The Four Different Types of Learners – The Complete Guide [+Infographic]

by Kasia Perzynska Last Updated: 2018.06.16

When creating presentations, you should be mindful of the different types of learners.


If you want to create valuable presentations, you should deliver exactly what’s necessary for your audience. In 2018, that means reader-centered content creation.


But remember people are all different. They pay attention to different things and learn differently depending on their personality and cognitive abilities.

For this reason, when you use knowledge about the different learning styles to optimize your content for people, it becomes easier to consume, understand and remember.

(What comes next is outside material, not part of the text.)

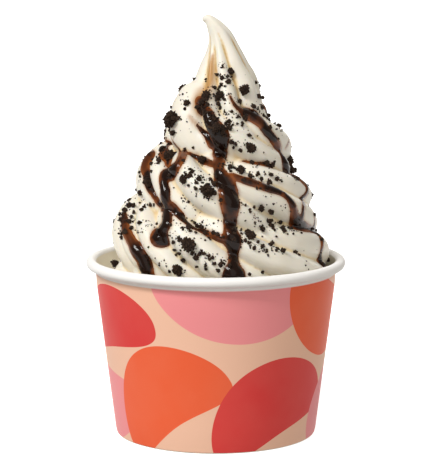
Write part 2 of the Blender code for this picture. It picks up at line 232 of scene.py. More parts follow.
SHEET_SMOOTHING = 6
BRIDGED_GROOVE = 0.5 * MM  # the sauce lies smooth over a groove as deep as this
BRIDGE_EDGE_SMOOTHING = 3
BRIDGE_SMOOTHING = 30
EDGE_SMOOTHING = 2  # of the thickness and of the stain
STAIN_REACH = 0.35 * MM  # how far beside the sauce the ice cream is stained
STAIN_STRENGTH = 0.85
THICKEST = 2.0  # mm

# Caramel stain down the peak's channel: degrees to the right of the front, height and half-width in mm
PEAK_STAIN = (
    (-27, 147, 0.7),
    (-25, 142, 1.6),
    (-24, 138, 2.4),
    (-25, 134, 3.2),
    (-27, 130, 3.7),
    (-28, 127, 3.0),
)
CARAMEL_REACH = 1.45  # half-widths from its middle where the stain ends
CARAMEL_SMOOTHING = 4

# Crumbs: degrees to the right of the front, height and size in mm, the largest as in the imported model
CRUMBS = (
    (-55, 122.7, 6.5),
    (-16, 79.3, 6.2),
    (41, 133.8, 5.0),
    (-49, 108.8, 5.0),
    (-97, 64.5, 4.6),
    (27, 113.2, 4.6),
    (-8, 98.8, 4.6),
    (16, 82.2, 4.6),
    (-4, 120.6, 4.6),
    (-18, 131.5, 4.2),
    (83, 102.6, 3.9),
    (-23, 70.0, 3.8),
    (0, 132.0, 3.5),
    (-15, 108.8, 3.5),
    (-58, 99.7, 3.5),
    (14, 105.5, 3.5),
    (27, 92.1, 3.1),
    (-24, 102.5, 3.1),
    (22, 140.5, 3.1),
    (-74, 89.5, 3.1),
    (34, 76.0, 3.1),
)
ALL_ROUND = (-180, 180)  # degrees to the right of the front
BACK_SIDE = (95, 265)
BACK_CRUMBS = 16
BACK_HEIGHTS = (70.0, 132.0)
BACK_SIZES = (3.2, 5.6)
BACK_SMALLER_CRUMBS = 26
BACK_SMALLER_SIZES = (1.8, 3.2)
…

In other words,  your content becomes more reader-friendly and simply better.

Your School Days

Think back to your childhood and school days.


Back then, education was the central aspect of your reality. We were all defined by our grades and the ability to obtain new knowledge.

At school, it was super easy to observe the different types of learners.

You could clearly notice that your schoolmates digested the material differently and they all developed all kinds of tactics to get the best grade.


Some of your friends would learn by reading things out loud, by taking notes or by just drawing in notebooks; while others highlighted the essential parts with vivid colors.

From my own experience, additional popular school learning methods included flashcards and recordings of your professors’ lectures.

I must admit that I used all these tricks, depending on the subject. Interestingly, I learned math best with music playing in the background. 🙂

What type of learner are you? Try to answer this question after reading this article.

As you can see, we’re all created different, and this is what makes the world so exciting.

Now, you need specific knowledge about the types of learners to become a better content (and also presentation) creator.

Let’s dive into the fundamental theories regarding the types of learners.

The VARK model

Scientists and psychologists constantly study the human brain and our learning behaviors in order to determine how we learn and what techniques promote efficient learning.

Over the years experts have come up with the VARK model, which identifies the four major types of learners.

The VARK is an acronym that stands for the Visual, Aural, Reading/ writing, and Kinesthetic sensory modalities that are used for learning information.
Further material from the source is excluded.